**Required task:** Take the records underneath and set them down exactly.

**Provided entries:**
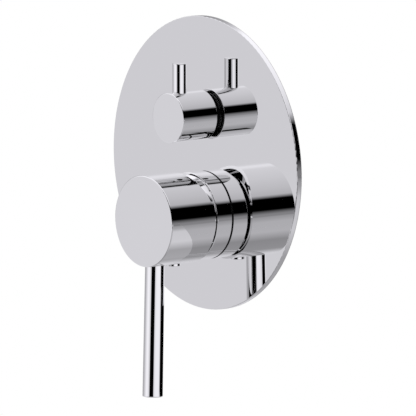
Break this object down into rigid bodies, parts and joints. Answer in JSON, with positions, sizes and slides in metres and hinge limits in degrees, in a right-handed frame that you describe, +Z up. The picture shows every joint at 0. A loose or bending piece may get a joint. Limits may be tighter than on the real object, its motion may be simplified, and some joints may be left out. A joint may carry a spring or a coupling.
{
  "type": "shower diverter valve",
  "caption": "Concealed shower mixer with diverter: round polished wall plate, lever handle that turns and lifts, small turning knob with a pin, brass body behind.",
  "frame": {"origin": "centre of the wall plate's back face, on the finished wall", "axes": "+Z up, -Y out of the wall towards the user, +X to the right seen from the front"},
  "size_m": [0.16, 0.0766, 0.205],
  "materials": {
    "chrome": "mirror-polished chrome plate",
    "cast_brass": "fine sand-cast brass, matt",
    "turned_brass": "turned brass, satin",
    "steel": "stainless steel, satin",
    "grey_plastic": "moulded plastic, matt",
    "white_plastic": "moulded plastic, matt",
    "black_plastic": "moulded plastic, satin black",
    "ceramic": "lapped ceramic",
    "black_rubber": "smooth black rubber",
    "foam": "closed-cell foam"
  },
  "bodies": {
    "fixed": {"escutcheon_plate": "chrome", "plate_gasket": "foam", "mixer_collar": "chrome", "collar_seal": "black_rubber", "collar_o_ring": "black_rubber", "valve_body": "cast_brass", "hot_inlet_nipple": "turned_brass", "cold_inlet_nipple": "turned_brass", "side_outlet_nipple": "turned_brass", "top_outlet_nipple": "turned_brass", "cartridge_housing": "grey_plastic", "cartridge_base": "grey_plastic", "base_seals": "black_rubber", "fixed_disc": "ceramic", "cartridge_nut": "turned_brass", "diverter_sleeve": "black_plastic", "diverter_housing": "turned_brass", "diverter_fixed_disc": "ceramic", "diverter_seal": "black_rubber"},
    "rotor": {"cartridge_rotor": "white_plastic", "stem_pivot_pin": "steel"},
    "lever": {"mixer_handle": "chrome", "mixer_lever": "chrome", "handle_plug": "chrome", "handle_set_screw": "steel", "cartridge_stem": "steel"},
    "slider": {"disc_slider": "white_plastic", "moving_disc": "ceramic"},
    "diverter": {"diverter_knob": "chrome", "diverter_pin": "chrome", "knob_set_screw": "steel", "diverter_spindle": "turned_brass", "diverter_clip": "steel", "diverter_moving_disc": "ceramic"}
  },
  "joints": [
    {"name": "temperature_turn", "type": "hinge", "parent": "fixed", "child": "rotor", "pos_m": [0, 0, -0.0285], "axis": [0, -1, 0], "range_deg": [-45, 45]},
    {"name": "flow_tilt", "type": "hinge", "parent": "rotor", "child": "lever", "pos_m": [0, -0.0092, -0.0285], "axis": [-1, 0, 0], "range_deg": [0, 18]},
    {"name": "disc_slide", "type": "slide", "parent": "rotor", "child": "slider", "axis": [0, 0, -1], "range_m": [0, 0.00342]},
    {"name": "diverter_turn", "type": "hinge", "parent": "fixed", "child": "diverter", "pos_m": [0, 0, 0.0265], "axis": [0, -1, 0], "range_deg": [-45, 45]}
  ],
  "couplings": [
    {"joint": "disc_slide", "follows": "flow_tilt", "m_per_rad": 0.01082}
  ]
}
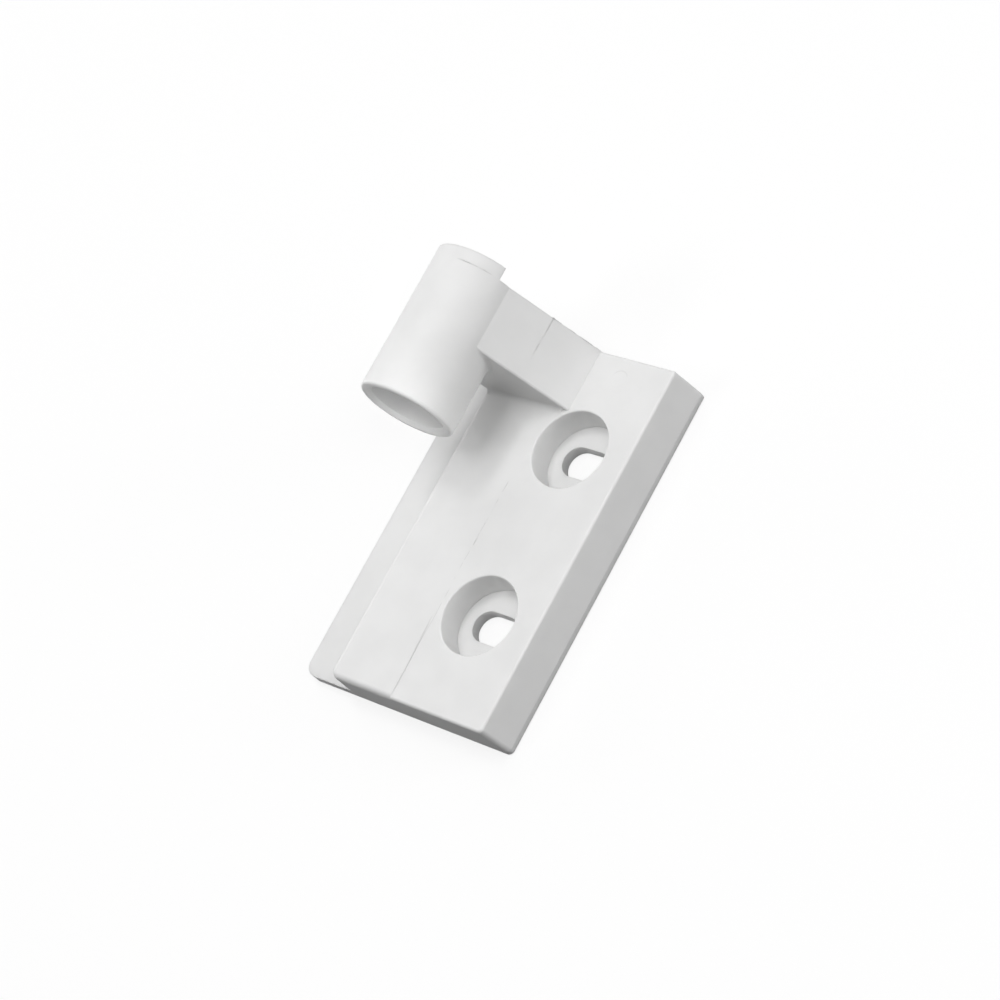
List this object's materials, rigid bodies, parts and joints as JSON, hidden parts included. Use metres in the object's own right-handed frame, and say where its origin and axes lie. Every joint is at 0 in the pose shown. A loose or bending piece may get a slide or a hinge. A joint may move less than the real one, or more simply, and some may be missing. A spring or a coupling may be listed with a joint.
{
  "type": "refrigerator door hinge leaf",
  "caption": "Moulded plastic door leaf of a refrigerator hinge: slotted screw plate with a thin flange and a leaning arm that carries a blind pivot barrel",
  "frame": {"origin": "midway between the two screw slots, on the flat mounting face", "axes": "+Z points away from the door, +Y runs along the leaf towards the arm end, +X runs across it towards the sloping side; the barrel's axis is parallel to Y and its mouth faces -Y"},
  "size_m": [0.0574, 0.0868, 0.0388],
  "materials": {
    "white_plastic": "satin moulded white"
  },
  "bodies": {
    "root": {"hinge_leaf": "white_plastic"}
  },
  "joints": []
}
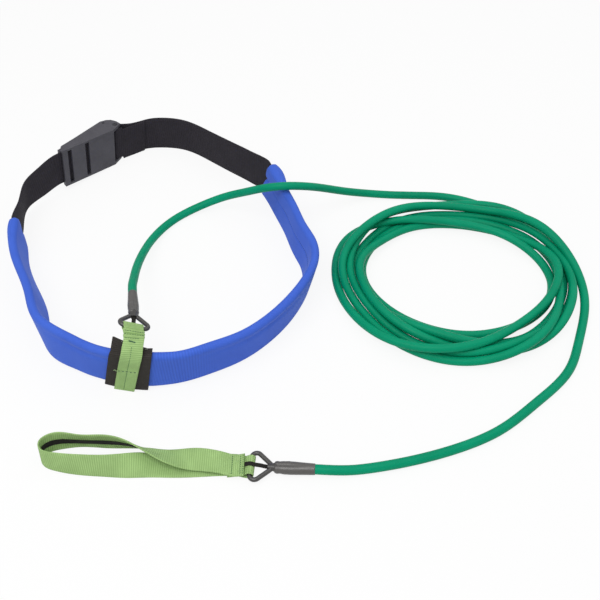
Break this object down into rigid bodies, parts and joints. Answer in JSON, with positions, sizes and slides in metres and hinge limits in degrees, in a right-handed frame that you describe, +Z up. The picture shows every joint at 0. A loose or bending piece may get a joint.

**Output for this exercise:**
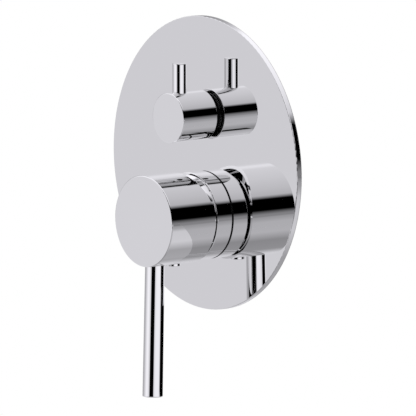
Break this object down into rigid bodies, parts and joints. Answer in JSON, with positions, sizes and slides in metres and hinge limits in degrees, in a right-handed frame that you describe, +Z up. The picture shows every joint at 0. A loose or bending piece may get a joint. Limits may be tighter than on the real object, its motion may be simplified, and some joints may be left out. A joint may carry a spring or a coupling.
{
  "type": "shower diverter valve",
  "caption": "Concealed shower mixer with diverter: round polished wall plate, lever handle that turns and lifts, small turning knob with a pin, brass body behind.",
  "frame": {"origin": "centre of the wall plate's back face, on the finished wall", "axes": "+Z up, -Y out of the wall towards the user, +X to the right seen from the front"},
  "size_m": [0.16, 0.0766, 0.205],
  "materials": {
    "chrome": "mirror-polished chrome plate",
    "cast_brass": "fine sand-cast brass, matt",
    "turned_brass": "turned brass, satin",
    "steel": "stainless steel, satin",
    "grey_plastic": "moulded plastic, matt",
    "white_plastic": "moulded plastic, matt",
    "black_plastic": "moulded plastic, satin black",
    "ceramic": "lapped ceramic",
    "black_rubber": "smooth black rubber",
    "foam": "closed-cell foam"
  },
  "bodies": {
    "fixed": {"escutcheon_plate": "chrome", "plate_gasket": "foam", "mixer_collar": "chrome", "collar_seal": "black_rubber", "collar_o_ring": "black_rubber", "valve_body": "cast_brass", "hot_inlet_nipple": "turned_brass", "cold_inlet_nipple": "turned_brass", "side_outlet_nipple": "turned_brass", "top_outlet_nipple": "turned_brass", "cartridge_housing": "grey_plastic", "cartridge_base": "grey_plastic", "base_seals": "black_rubber", "fixed_disc": "ceramic", "cartridge_nut": "turned_brass", "diverter_sleeve": "black_plastic", "diverter_housing": "turned_brass", "diverter_fixed_disc": "ceramic", "diverter_seal": "black_rubber"},
    "rotor": {"cartridge_rotor": "white_plastic", "stem_pivot_pin": "steel"},
    "lever": {"mixer_handle": "chrome", "mixer_lever": "chrome", "handle_plug": "chrome", "handle_set_screw": "steel", "cartridge_stem": "steel"},
    "slider": {"disc_slider": "white_plastic", "moving_disc": "ceramic"},
    "diverter": {"diverter_knob": "chrome", "diverter_pin": "chrome", "knob_set_screw": "steel", "diverter_spindle": "turned_brass", "diverter_clip": "steel", "diverter_moving_disc": "ceramic"}
  },
  "joints": [
    {"name": "temperature_turn", "type": "hinge", "parent": "fixed", "child": "rotor", "pos_m": [0, 0, -0.0285], "axis": [0, -1, 0], "range_deg": [-45, 45]},
    {"name": "flow_tilt", "type": "hinge", "parent": "rotor", "child": "lever", "pos_m": [0, -0.0092, -0.0285], "axis": [-1, 0, 0], "range_deg": [0, 18]},
    {"name": "disc_slide", "type": "slide", "parent": "rotor", "child": "slider", "axis": [0, 0, -1], "range_m": [0, 0.00342]},
    {"name": "diverter_turn", "type": "hinge", "parent": "fixed", "child": "diverter", "pos_m": [0, 0, 0.0265], "axis": [0, -1, 0], "range_deg": [-45, 45]}
  ],
  "couplings": [
    {"joint": "disc_slide", "follows": "flow_tilt", "m_per_rad": 0.01082}
  ]
}
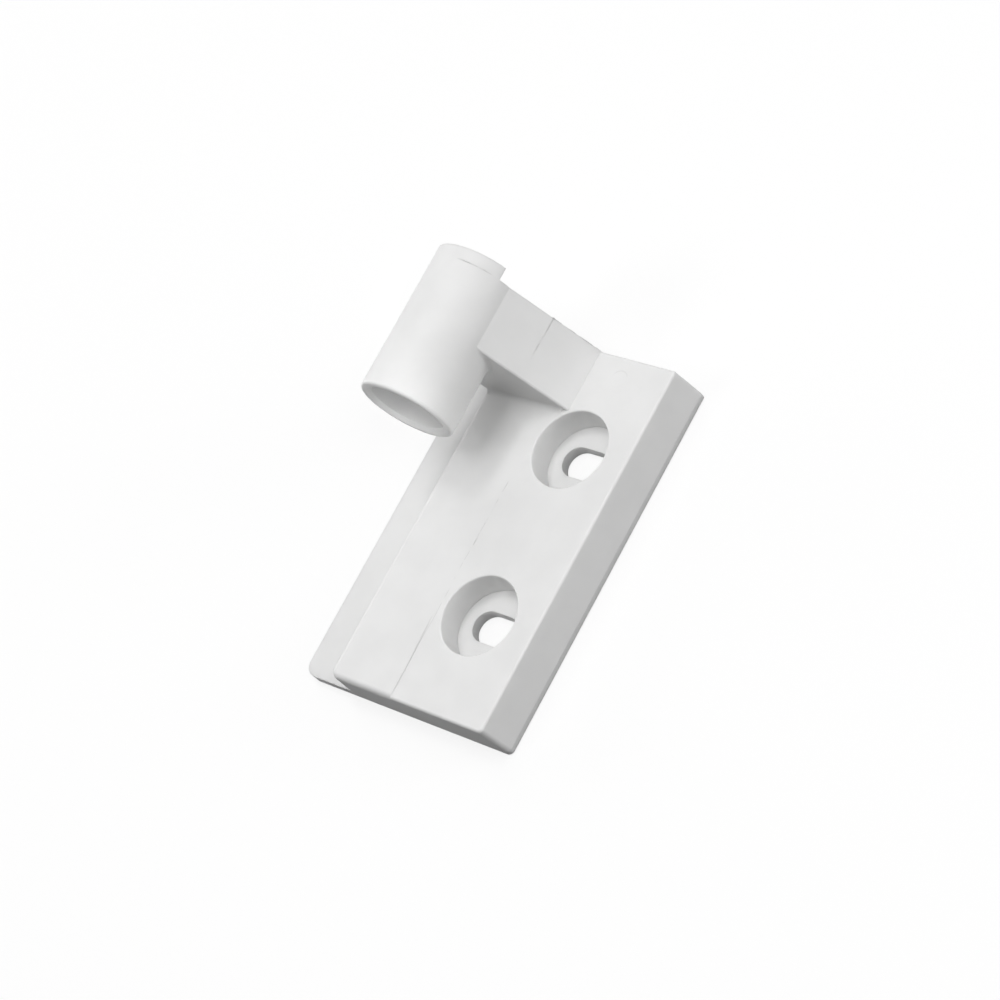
List this object's materials, rigid bodies, parts and joints as JSON, hidden parts included. Use metres in the object's own right-handed frame, and say where its origin and axes lie. Every joint is at 0 in the pose shown. A loose or bending piece may get a slide or a hinge. A joint may move less than the real one, or more simply, and some may be missing. A spring or a coupling may be listed with a joint.
{
  "type": "refrigerator door hinge leaf",
  "caption": "Moulded plastic door leaf of a refrigerator hinge: slotted screw plate with a thin flange and a leaning arm that carries a blind pivot barrel",
  "frame": {"origin": "midway between the two screw slots, on the flat mounting face", "axes": "+Z points away from the door, +Y runs along the leaf towards the arm end, +X runs across it towards the sloping side; the barrel's axis is parallel to Y and its mouth faces -Y"},
  "size_m": [0.0574, 0.0868, 0.0388],
  "materials": {
    "white_plastic": "satin moulded white"
  },
  "bodies": {
    "root": {"hinge_leaf": "white_plastic"}
  },
  "joints": []
}
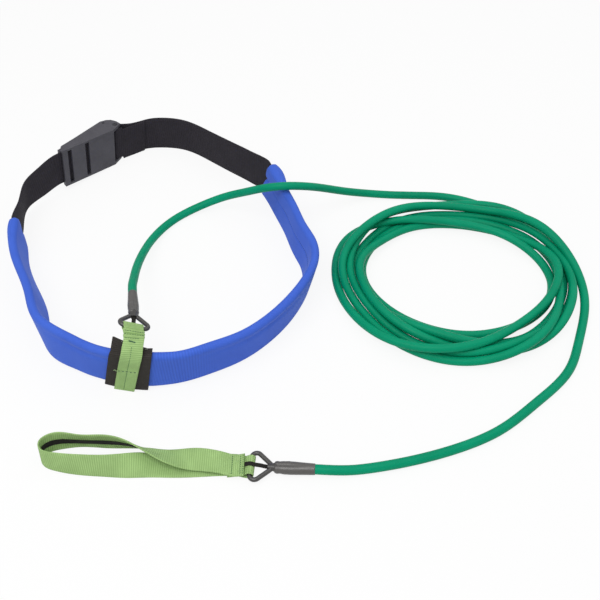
Break this object down into rigid bodies, parts and joints. Answer in JSON, with positions, sizes and slides in metres and hinge limits in degrees, in a right-handed frame that you describe, +Z up. The picture shows every joint at 0. A loose or bending piece may get a joint.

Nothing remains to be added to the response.